Бесы. Приключения русской литературы и людей, которые ее читают - [89]

Шрифт
Интервал


Дом Достоевского во Флоренции мне показал старый стэнфордский однокашник, поэт Евгений Осташевский, который к тому времени уже два года как жил на Виа Гвиччардини, и маршрут его пробежек неизменно пролегал мимо «Дома Идиота». Евгений со своей женой Ойей готовились уехать из Италии, и вечером после Санта-Кроче мы с Максом провели пару часов, помогая им освободить квартиру. Забив несколько чемоданов старыми вещами и обувью, мы собрались отнести их в металлический контейнер для церковных пожертвований, стоявший в паре кварталов от квартиры. «Когда-нибудь это будет носить архиепископ», – заметил Евгений, засовывая в пластиковый пакет женскую мандаринового цвета кожаную куртку. Воздух на улице был тяжелый и горячий. Максу дали чемодан без ручки, и он стойко прижимал его к груди. Позднее за ужином мы неплохо выпили, и кьянти на фоне жары и усталости ударило мне в голову. Воспоминания о том вечере у меня остались путаные, но я помню, как Евгений сказал, что если сейчас, в 2009 году, ему снова пришлось бы учиться в колледже, он занялся бы исламским фундаментализмом, поскольку в современном мире это самое богатое и значительное культурное явление.

– Серьезно? – спросила я. – А литературой ты бы заниматься не стал?

Он пристально посмотрел на меня.

– А ты бы стала заниматься литературой? Зная то, что знаешь сейчас?

Я поразмыслила над этим.

– Для исламского фундаментализма я слишком поверхностна, – ответила я. – Понимаешь… если это не что-то красивое…

– Ну, он в своем роде красив, в нем есть красивые аспекты. – Евгений принялся что-то рассказывать о математической красоте изощренных террористических информационных сетей. Я вдруг уставилась в потолок – на пятно, напоминавшее отчлененный нос. – … Как Достоевский, – говорил тем временем Евгений, и я вновь включила внимание. – Это ровно то же самое.

Я пыталась снова поймать нить беседы.

– В смысле, как «Бесы»?

– Да, как «Бесы». «Он если верует, то не верует, что он верует. Если же не верует, то не верует, что он не верует»? – сказал Евгений, эта фраза в романе принадлежала Кириллову. – И не только как «Бесы»…
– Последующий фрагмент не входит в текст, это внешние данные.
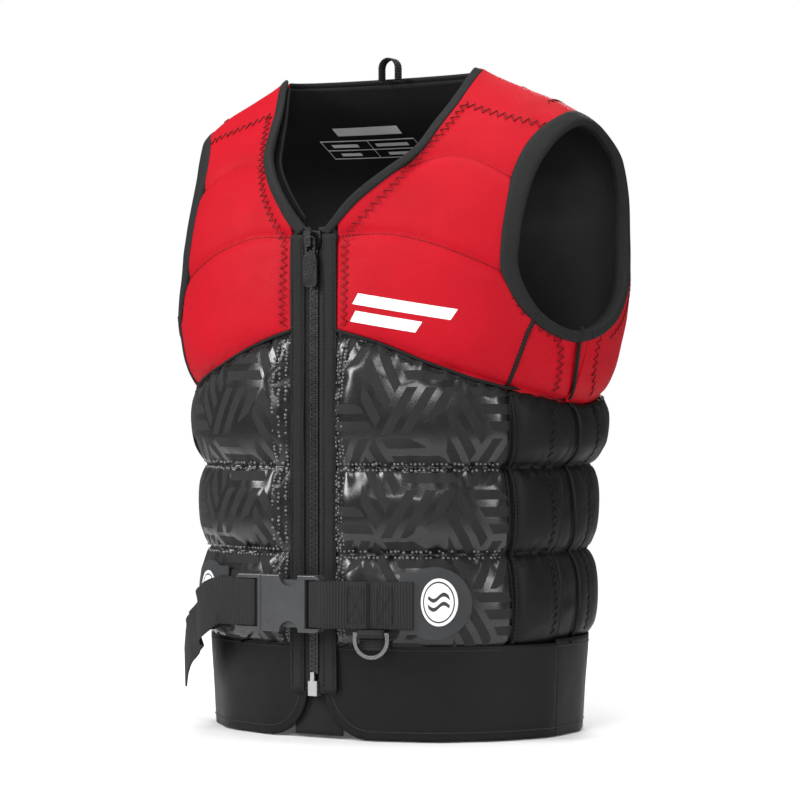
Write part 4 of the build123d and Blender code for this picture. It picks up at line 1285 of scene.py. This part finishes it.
profile = [seat + outward * 1.2 + np.array([0, 0, -13.5]), seat + outward * 1.2 + np.array([0, 0, -6])]
profile += [seat + outward * (ring_out - 3.05 * math.cos(a)) + np.array([0, 0, 3.05 * math.sin(a)])
            for a in np.linspace(0.25, math.pi + 1.2, 12)]
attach(folded_tape("ring_loop", profile, tangent, 22, 1.4), "front_left")
profile = [np.array([-8.0, 0, NAPE - 1]), np.array([-8.0, 0, NAPE + 8])]
profile += [np.array([-8 * math.cos(a), 0, NAPE + 9 + 8 * math.sin(a)])
            for a in np.linspace(0.1, math.pi - 0.1, 9)]
profile += [np.array([8.0, 0, NAPE + 8]), np.array([8.0, 0, NAPE - 1])]
profile = [point + np.array([0, 1.0, 0]) for point in profile]
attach(folded_tape("hang_loop", profile, np.array([0, 1.0, 0]), 10, 1.6), "back")


# ---- plain printed marks --------------------------------------------------------------------
def printed(name, quads, depth, behind=False):
    """Thin white shapes, each four corners in X and Z, draped over a surface. depth gives its inset."""
    across, up = 26, 6
    s = np.linspace(0, 1, across)[None, :, None]
    t = np.linspace(0, 1, up)[:, None, None]
    points, faces = [], []
    for quad in np.array(quads, float):
        spots = (1 - t) * ((1 - s) * quad[0] + s * quad[1]) + t * ((1 - s) * quad[3] + s * quad[2])
        turn = turn_at_x(spots[..., 0], spots[..., 1], behind)
        base = len(points)
        points.extend(place(turn, spots[..., 1], depth(turn, spots[..., 1])).reshape(-1, 3))
        faces.extend([tuple(base + k for k in face) for face in grid_faces(up, across)])
    return make_object(name, np.array(points), faces, WHITE)


SLANT, SLOPE = 5.0, -0.17


def bar_quad(left, right, foot, high):
    """Slanted bar that follows the slope of the chest seam."""
    drop = SLOPE * (right - left)
    return [(left, foot), (right, foot + drop), (right + SLANT, foot + high + drop), (left + SLANT, foot + high)]


chest_marks = [bar_quad(38, 118, 351, 8.5), bar_quad(36, 92, 337, 8.5)]
on_front(printed("chest_print", chest_marks, lambda turn, z: chest_relief(turn, z) - 0.3))
label = [[(-108, z), (-12, z), (-12, z + 0.7), (-108, z + 0.7)] for z in (498, 504.5, 511)]
label += [[(x, 498), (x + 0.7, 498), (x + 0.7, 511.7), (x, 511.7)] for x in (-108, -62, -12.7)]
label += [[(x, z), (x + wide, z), (x + wide, z + high), (x, z + high)] for x, z, wide, high in
          ((-86, 515, 66, 6), (-100, 506.8, 26, 2.2), (-56, 506.8, 34, 2.2), (-98, 500.4, 20, 2.2),
           (-50, 500.4, 24, 2.2))]


def label_depth(turn, z):
    """Just inside the lining, whose wall is deeper to cross where it leans."""
    here = place(turn, z, lining_relief(turn, z))
    above = place(turn, z + 1.0, lining_relief(turn, z + 1.0))
    return lining_relief(turn, z) + 2.4 * np.linalg.norm(above - here, axis=-1) + 0.5


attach(printed("size_label", label, label_depth, behind=True), "back")


# ---- hardware kept from the CAD --------------------------------------------------------------
def dress(node, paint, bevel, segments=3):
    """Material and softened edges for a CAD part that is shown as it is."""
    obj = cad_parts[node]
    obj.data.materials.clear()
    obj.data.materials.append(paint)
    edge = obj.modifiers.new("edges", "BEVEL")
    edge.width = bevel * MM
    edge.segments = segments
    edge.limit_method = "ANGLE"
    edge.angle_limit = math.radians(40)


for side, badge_x in (("left", 0.111), ("right", -0.111)):
    dress(f"zip_teeth_{side}", TEETH, 0.35, 2)
    dress(f"belt_patch_{side}", RUBBER, 0.5)
    dress(f"badge_{side}", badge_paint(f"badge_{side}", badge_x, 0.113), 0.4)
for node, paint, slot, bevel in (
        ("zip_box", SILVER, "silver_metal", 0.4),
        ("zip_pin", SILVER, "silver_metal", 0.3),
        ("slider_front", BLACK_METAL, "black_metal", 0.45),
        ("slider_back", BLACK_METAL, "black_metal", 0.3),
        ("zip_pull", BLACK_METAL, "black_metal", 0.5),
        ("buckle_socket", BUCKLE, "buckle_plastic", 1.2),
        ("buckle_plug", BUCKLE, "buckle_plastic", 0.8),
        ("prong_upper", BUCKLE, "buckle_plastic", 0.6),
        ("prong_lower", BUCKLE, "buckle_plastic", 0.6),
        ("d_ring", STEEL, "steel_ring", 0.9)):
    dress(node, paint, bevel)


# ---- floor, light and camera ----------------------------------------------------------------
floor_mesh = bpy.data.meshes.new("floor")
floor_mesh.from_pydata([(-4, -4, -0.001), (4, -4, -0.001), (4, 4, -0.001), (-4, 4, -0.001)], [], [(0, 1, 2, 3)])
floor = bpy.data.objects.new("floor", floor_mesh)
bpy.context.collection.objects.link(floor)
floor_paint = Paint("floor", (0.86, 0.86, 0.86), 0.8)
floor_paint.rough(floor_paint.noise(3), 0.75, 0.85)
away = floor_paint.vector("LENGTH", floor_paint.place.outputs["Object"])
near_part = floor_paint.nodes.new("ShaderNodeMapRange")
near_part.interpolation_type = "SMOOTHSTEP"
for socket, value in (("From Min", 0.3), ("From Max", 1.5), ("To Min", 1.0), ("To Max", 0.0)):
    near_part.inputs[socket].default_value = value
floor_paint.links.new(away, near_part.inputs["Value"])
floor_paint.links.new(near_part.outputs["Result"], floor_paint.shader.inputs["Alpha"])
floor_mesh.materials.append(floor_paint.material)
floor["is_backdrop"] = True

scene = bpy.context.scene
scene.view_settings.view_transform = "Standard"
world = bpy.data.worlds.new("studio")
scene.world = world
world.use_nodes = True
# A bright backdrop behind the object, and dimmer light from all round on it.
shade = world.node_tree.nodes["Background"]
shade.inputs["Color"].default_value = (1, 1, 1, 1)
rays = world.node_tree.nodes.new("ShaderNodeLightPath")
strength = world.node_tree.nodes.new("ShaderNodeMapRange")
strength.inputs["To Min"].default_value = 0.2
strength.inputs["To Max"].default_value = 1.0
world.node_tree.links.new(rays.outputs["Is Camera Ray"], strength.inputs["Value"])
world.node_tree.links.new(strength.outputs["Result"], shade.inputs["Strength"])


def softbox(name, spot, aim, size, power):
    """Rectangular area light aimed at a point, in metres."""
    lamp = bpy.data.lights.new(name, "AREA")
    lamp.shape = "RECTANGLE"
    lamp.size, lamp.size_y = size
    lamp.energy = power
    obj = bpy.data.objects.new(name, lamp)
    bpy.context.collection.objects.link(obj)
    obj.location = spot
    obj.rotation_mode = "QUATERNION"
    obj.rotation_quaternion = (Vector(aim) - Vector(spot)).to_track_quat("-Z", "Y")


softbox("key", (-1.5, -1.8, 1.5), (0, 0, 0.3), (0.8, 1.5), 66)
softbox("front", (0.9, -2.6, 1.1), (0, 0, 0.3), (1.3, 0.5), 24)
softbox("side", (2.3, -0.6, 0.8), (0, 0, 0.25), (0.4, 1.6), 22)
softbox("top", (0.2, 0.3, 2.4), (0, 0, 0.4), (1.6, 1.6), 34)
softbox("neck", (0.3, -1.6, 2.1), (0, 0.1, 0.45), (0.6, 0.6), 14)
softbox("behind", (-0.9, 2.1, 1.2), (0, 0, 0.3), (0.8, 1.6), 34)

AZIMUTH = math.radians(31)
camera = bpy.data.objects.new("camera", bpy.data.cameras.new("camera"))
bpy.context.collection.objects.link(camera)
back = Vector((math.sin(AZIMUTH), -math.cos(AZIMUTH), 0))
aside = Vector((math.cos(AZIMUTH), math.sin(AZIMUTH), 0))
camera.location = Vector((0, 0.014, 0.2738)) + back * 2.5 + aside * 0.0017
camera.rotation_mode = "QUATERNION"
camera.rotation_quaternion = (-back).to_track_quat("-Z", "Y")
camera.data.sensor_width = 36
camera.data.lens = 132.5
scene.camera = camera

low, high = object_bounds()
Исламский фундаментализм – это Великий инквизитор и Подпольный человек, это то, что экзистенциалисты называют «страшной свободой», переосмысление иррационального маргинализованными людьми – просто в пику науке. Я безуспешно пыталась представить, как посвящаю свою жизнь изучению исламского фундаментализма. Если мне не пофиг, то мне было бы пофиг, что мне не пофиг, а если мне пофиг, то мне было бы пофиг, что мне пофиг.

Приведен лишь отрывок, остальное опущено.